Victor’s sin wasn’t in being too ambitious, not necessarily in playing God. It was in failing to care for the being he created, failing to take responsibility and to provide the creature what it needed to thrive, to reach its potential, to be a positive development for society instead of a disaster.
We have already changed the world a lot, not always for the better. Some of it’s for the better, as far as we human beings are concerned. But every time we invent a new technology, we like to play with that technology, and we don’t always foresee the consequences.
A lot of the science fiction I love the most is not about these big questions. You read a book like The Diamond Age and the most interesting thing in The Diamond Age is the mediatronic chopsticks, the small detail that Stephenson says okay, well if you have nanotechnology, people are going to use this technology in the most pedestrian, kind of ordinary ways.

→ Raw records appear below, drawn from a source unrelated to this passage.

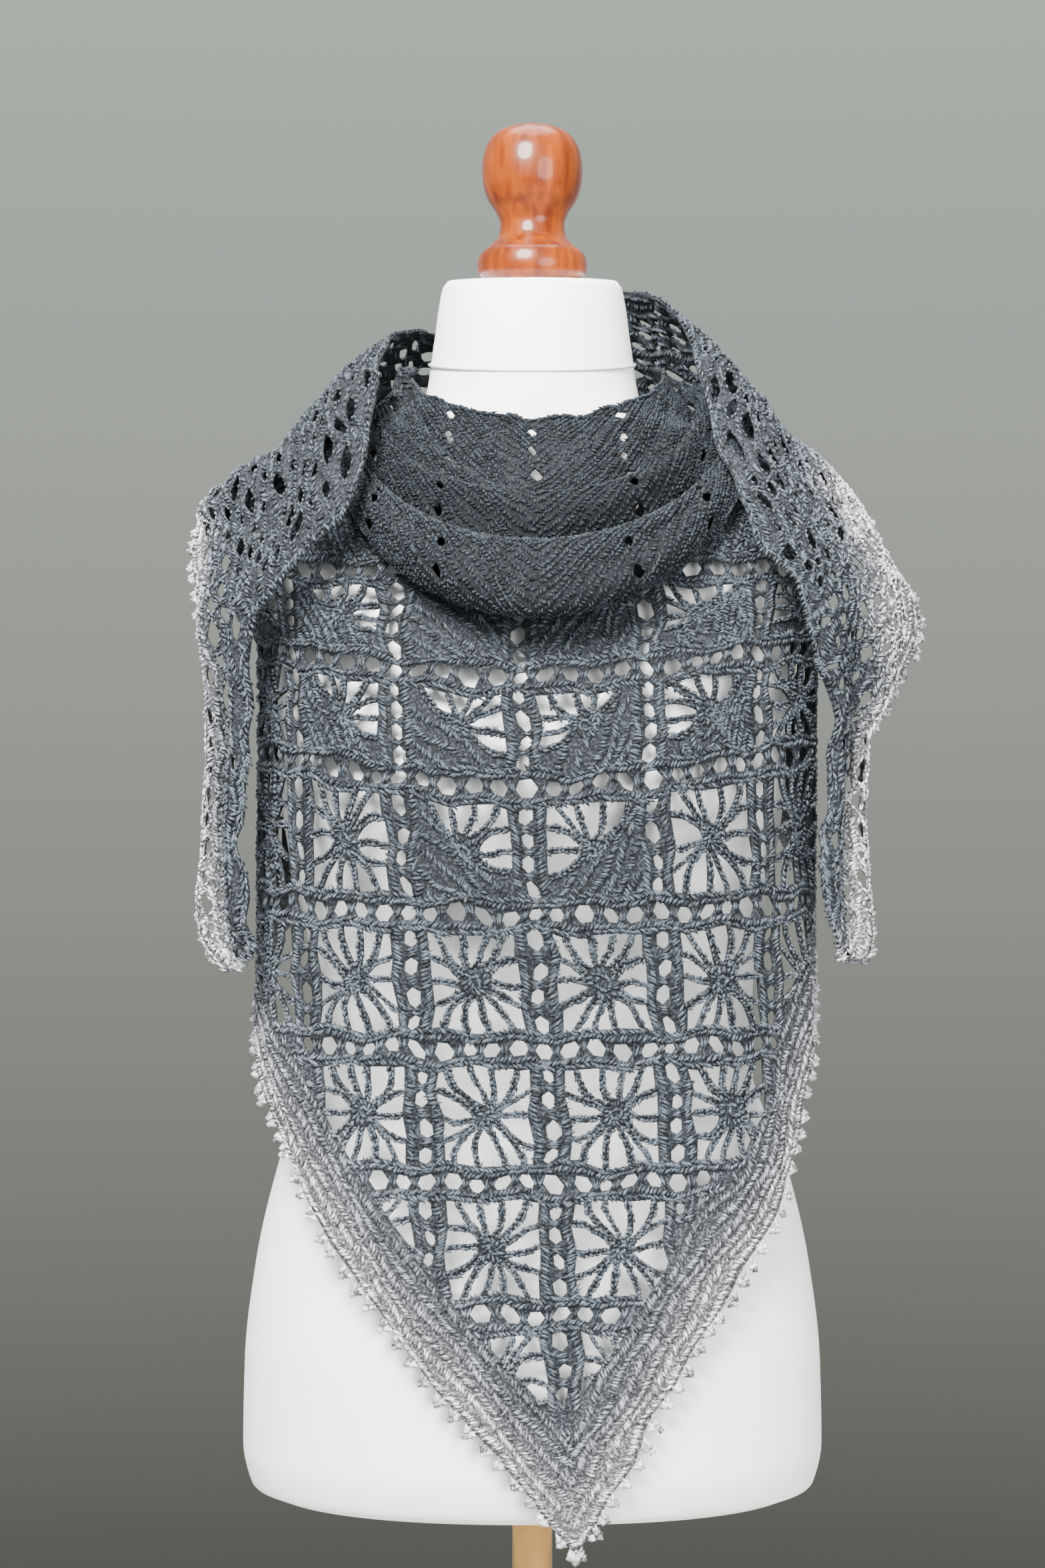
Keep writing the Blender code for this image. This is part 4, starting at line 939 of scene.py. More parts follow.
def put_mesh(name, points, triangles, values=(), chart=None):
    """A mesh object from arrays, with named values on its points and a chart as its UV map."""
    mesh = bpy.data.meshes.new(name)
    mesh.vertices.add(len(points))
    mesh.vertices.foreach_set("co", np.asarray(points, np.float32).ravel())
    mesh.loops.add(triangles.size)
    mesh.loops.foreach_set("vertex_index", np.asarray(triangles, np.int32).ravel())
    mesh.polygons.add(len(triangles))
    mesh.polygons.foreach_set("loop_start", np.arange(0, triangles.size, 3, dtype=np.int32))
    mesh.update(calc_edges=True)
    for value_name, value in values:
        layer = mesh.attributes.new(value_name, "FLOAT", "POINT")
        layer.data.foreach_set("value", np.asarray(value, np.float32))
    if chart is not None:
        layer = mesh.uv_layers.new(name="cloth")
        layer.data.foreach_set("uv", chart[triangles.ravel()].astype(np.float32).ravel())
    mesh.shade_smooth()
    made = bpy.data.objects.new(name, mesh)
    bpy.context.scene.collection.objects.link(made)
    return made


def dress(made, material, nodes=()):
    """Gives a piece its finish and its place on the body, and the solids that it stands for."""
    made.data.materials.append(material)
    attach(made, BODY)
    if nodes:
        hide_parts(*nodes)
    return made


def strand_object(name, surface, strands, seed, material, inward=False):
    """One piece made of strands, on the cloth's outer or inner side."""
    points, triangles, tone, fleck_and_shade = strand_mesh(surface, strands.all(), seed, inward)
    made = put_mesh(name, points, triangles, (("tone", tone), ("fleck_and_shade", fleck_and_shade)))
    return dress(made, material)


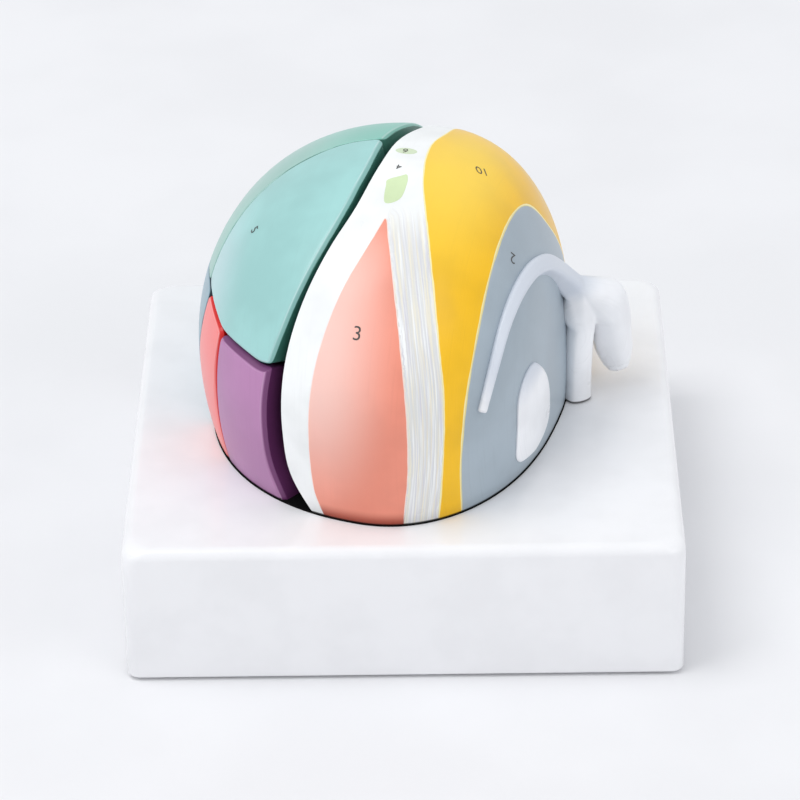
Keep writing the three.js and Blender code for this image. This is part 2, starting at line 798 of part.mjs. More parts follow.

When we talk about technologies such as AI, and policy, one of the main problems is that technological advancement is fast, and policy and democracy is a very very slow process. And that could be potentially a very big problem if we think that AI could be potentially dangerous.
I don’t think it’s going to be necessarily a problem within the next five to ten, fifteen, to maybe even twenty years. But my perspective on it has always been, because I am more philosophically focused in these things, why not try to address the issues before they arrive? Why not try to think about these questions before they become problems that we have to fix?